The neural network predicted the digit 3.

(e) Redo parts (c) and (d) again. Did you get a different result or different probabilities?

Solution

Upon redoing parts (c) and (d), the network still predicted digit 3, but the probabilities changed. In the second run, I got higher probabilities for digits 1 and 2 than originally, whereas in the first run the digit 5 had a nonzero probability. Digit 3 still maintained the highest probability across both runs, though its value was not constant.

(f) Above, you should get slightly different results each time. Can you perhaps explain why?

Solution

The variation in results is due to two reasons. First, when initializing the neural network, random weights and biases are generated each time. Second, the training process uses mini-batch gradient descent rather than batch gradient descent, which means the training data is randomly shuffled at the beginning of each epoch. Since the network trains on randomly selected mini-batches of images, the final weight values differ between runs. These differing weights lead to the slight variations in the output probabilities for different digits that we observe.

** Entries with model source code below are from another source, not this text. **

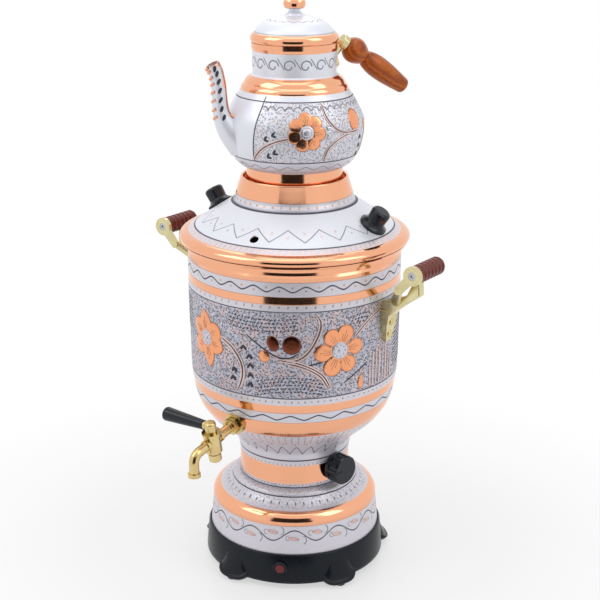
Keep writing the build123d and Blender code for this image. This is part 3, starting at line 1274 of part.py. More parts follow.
pot_knob = turned(
    [(0, pot_lid_top_height), (pot_knob_foot_radius, pot_lid_top_height)],
    [(pot_knob_foot_radius, pot_lid_top_height), (pot_knob_foot_radius - 1.2, pot_lid_top_height + 1.6),
     (pot_knob_waist_radius, pot_lid_top_height + 3.6),
     (pot_knob_waist_radius + 0.8, pot_lid_top_height + 5.2)],
    [(pot_knob_waist_radius + 0.8, pot_lid_top_height + 5.2),
     (pot_knob_radius - 0.5, pot_lid_top_height + 6.6),
     (pot_knob_radius, pot_lid_top_height + 9.0), (pot_knob_radius - 0.6, pot_lid_top_height + 12.0)],
    [(pot_knob_radius - 0.6, pot_lid_top_height + 12.0), (6.2, pot_lid_top_height + 14.0),
     (pot_knob_waist_radius, pot_lid_top_height + 17.4), (0, pot_lid_top_height + pot_knob_height)],
)
pot_knob += rod((0, 0, pot_lid_top_height - pot_knob_stud_length), (0, 0, pot_lid_top_height),
                pot_knob_stud_radius)
nodes["teapot_lid_knob"] = pot_knob
nodes["teapot_lid_nut"] = nut(
    Plane(origin=(0, 0, pot_lid_top_height - sheet)), pot_knob_stud_radius + play, 4.6, 3.2)

# ================================================================ files
os.makedirs("parts", exist_ok=True)
for name, shape in nodes.items():
    shape.label = name
    export_step(shape, f"parts/{name}.step")
print(len(nodes), "nodes")
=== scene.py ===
import json
import math

import bmesh
import bpy
from mathutils import Matrix, Vector
from mathutils.bvhtree import BVHTree


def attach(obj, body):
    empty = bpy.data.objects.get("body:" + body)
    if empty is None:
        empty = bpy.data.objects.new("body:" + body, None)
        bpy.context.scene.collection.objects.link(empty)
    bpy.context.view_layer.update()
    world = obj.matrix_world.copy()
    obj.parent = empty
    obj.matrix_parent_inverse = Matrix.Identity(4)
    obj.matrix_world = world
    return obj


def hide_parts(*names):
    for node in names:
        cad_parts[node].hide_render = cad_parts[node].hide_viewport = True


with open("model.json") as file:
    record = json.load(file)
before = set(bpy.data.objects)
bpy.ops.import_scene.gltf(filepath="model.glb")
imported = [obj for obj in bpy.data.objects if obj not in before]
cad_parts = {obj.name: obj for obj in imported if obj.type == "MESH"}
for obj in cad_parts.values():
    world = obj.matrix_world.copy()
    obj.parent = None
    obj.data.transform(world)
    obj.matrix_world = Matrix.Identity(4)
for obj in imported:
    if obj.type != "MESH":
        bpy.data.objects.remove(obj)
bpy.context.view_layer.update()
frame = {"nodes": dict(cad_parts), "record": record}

mm = 0.001
nodes = frame["nodes"]
print("frame loaded:", len(nodes), "nodes")


# Shader maths

def mathOf(operation):
    return lambda wire, *others: wire.math(operation, *others)


def mathFrom(operation):
    # the same with the plain number first
    return lambda wire, other: wire.shader.number(other).math(operation, wire)


class Wire:
    # one value in a shader; sums on it add Math nodes, and | takes the larger of two
    def __init__(self, shader, socket):
        self.shader, self.socket = shader, socket

    def math(self, operation, *others, clamp=False):
        return self.shader.node("Math", {"operation": operation, "use_clamp": clamp},
                                dict(enumerate((self, *others))))

    __add__ = __radd__ = mathOf("ADD")
    __mul__ = __rmul__ = mathOf("MULTIPLY")
    __or__ = __ror__ = mathOf("MAXIMUM")
    __sub__, __rsub__ = mathOf("SUBTRACT"), mathFrom("SUBTRACT")
    __truediv__, __rtruediv__ = mathOf("DIVIDE"), mathFrom("DIVIDE")
    __gt__, __lt__ = mathOf("GREATER_THAN"), mathOf("LESS_THAN")
    __abs__, cos = mathOf("ABSOLUTE"), mathOf("COSINE")

    def __neg__(self):
        return self * -1.0

    def clamped(self):
        return self.math("ADD", 0.0, clamp=True)

    def within(self, half, soft=0.12):
        # 1 where the size of the value is under half, with a soft edge
        return ((half + soft - abs(self)) / (2 * soft)).clamped()

    def between(self, low, high, soft=0.12):
        return (self - (low + high) / 2).within((high - low) / 2, soft)


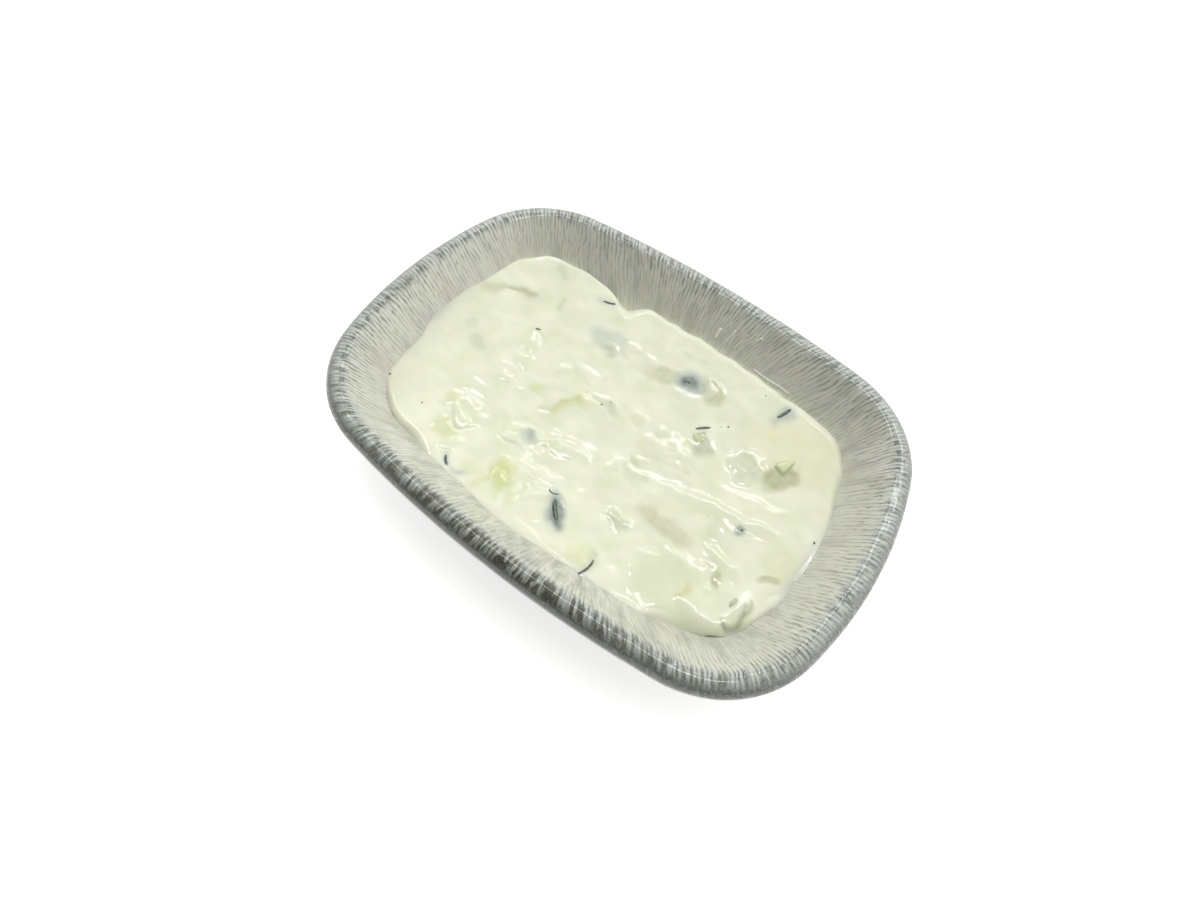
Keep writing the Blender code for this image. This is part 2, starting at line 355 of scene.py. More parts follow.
# Patterns that follow the runs: width in millimetres, width as a share of length, detail, and the
# roughness of that detail
glazePatterns = {
    "stray": (2.2, 0.15, 1.0, 0.5),
    "fine": (0.33, 0.10, 1.0, 0.5),      # the fine lines
    "gaps": (0.9, 0.30, 1.0, 0.5),       # where they break off
    "streaks": (4.5, 0.35, 2.0, 0.5),
    "smears": (2.0, 0.30, 2.0, 0.5),     # the wiped near side
    "bars": (1.15, 0.22, 2.0, 0.6),      # across the lip
}
# Patterns that don't: melted blotches, speckle, and patches that are thicker or thinner
glazeSpots = {
    "blots": (1.1, 0.8, 3.0, 0.65),
    "grain": (0.25, 0.8, 1.0, 0.5),
    "patches": (9.0, 1.0, 2.0, 0.5),
}
# Coats of colour: each lies over the last, as far as all its shares allow. A share names a pattern or an
# amount, gives the two values of it between which the coat changes, and how much of the coat there is at
# either. Depth is in millimetres along the surface from the crest of the lip, inwards
glazeCoats = {
    "wall": ("wallPale", (
        ("wallWarm", ("patches", 0.5, 0.68, 0.0, 0.5)),
        ("wallDark", ("streaks", 0.48, 0.68, 0.0, 0.24)),
        ("wallDark", ("lines", 0.46, 0.66, 0.0, 1.0), ("gaps", 0.34, 0.60, 0.3, 1.0),
         ("combed", 0.0, 1.0, 0.0, 1.0), ("depth", 14.0, 3.0, 0.38, 0.86)),
        ("wallDark", ("smears", 0.38, 0.72, 0.0, 0.45), ("wiped", 0.0, 1.0, 0.0, 1.0)),
    )),
    "lip": ("lipPale", (
        ("lipDark", ("lines", 0.46, 0.62, 0.0, 0.55)),
        ("lipDark", ("bars", 0.52, 0.61, 0.0, 0.8)),
        ("wall", ("fringe", 3.0, 6.0, 0.0, 1.0)),
    )),
    "outside": ("outsidePale", (
        # painted shade: the outside turns to the darker underside colour from 1.5 to 4 mm below the crest
        ("underside", ("depth", -1.5, -4.0, 0.0, 1.0)),
        ("outsideDark", ("blots", 0.42, 0.62, 0.0, 1.0), ("depth", -6.0, -1.5, 0.25, 1.0),
         ("wiped", 0.0, 1.0, 0.6, 1.0)),
        ("lipPale", ("bars", 0.50, 0.64, 0.0, 1.0), ("depth", -15.0, -5.0, 0.08, 0.40),
         ("wiped", 0.0, 1.0, 1.0, 0.2)),
    )),
    "whole": ("lip", (
        ("outside", ("depth", 0.3, -3.0, 0.0, 1.0)),
        ("olive", ("bars", 0.42, 0.56, 0.30, 1.0), ("wiped", 0.0, 1.0, 0.0, 1.0),
         ("depth", 2.0, 1.0, 0.0, 1.0), ("depth", -3.6, -1.6, 0.2, 1.0)),
        # dots of thinned glaze stand in a row just inside the lip, with a fainter tail below each
        ("mark", ("marks", 0.50, 0.60, 0.0, 0.8), ("combed", 0.0, 1.0, 0.0, 1.0),
         ("depth", 0.6, 1.2, 0.0, 1.0), ("depth", 2.7, 1.8, 0.10, 1.0), ("depth", 9.0, 3.0, 0.0, 1.0)),
        ("wallPale", ("grain", 0.54, 0.72, 0.0, 1.0), ("depth", 4.0, 1.0, 0.35, 0.7),
         ("wiped", 0.0, 1.0, 1.0, 0.3), ("depth", -5.0, -2.0, 0.3, 1.0)),
    )),
}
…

Problem 8: Deep Learning at Apple

For this question, please read the section called Introduction here: https://machinelearning.apple.com/research/face-detection.

(a) What kind of neural network does Apple use for features such as face recognition?

Solution

Apple uses Deep Neural Networks for features such as face recognition.

(b) What are the drawbacks of using models in deep learning? Hint: see the second paragraph under the section Introduction.

Solution

Deep learning models consume significant system resources compared to traditional computer vision. These models demand substantially more memory, disk storage, and computational power.

(c) How did Apple (and the rest of the industry) manage to overcome the drawbacks outlined above?

Solution

Apple and other companies addressed these limitations by using cloud-based services and APIs to execute their deep learning models. This approach enables them to send images to remote servers for analysis using deep learning inference. Since cloud services typically provide powerful GPUs with substantial memory capacity, they can run large deep learning models server-side rather than locally, making the technology accessible despite mobile devices being less powerful.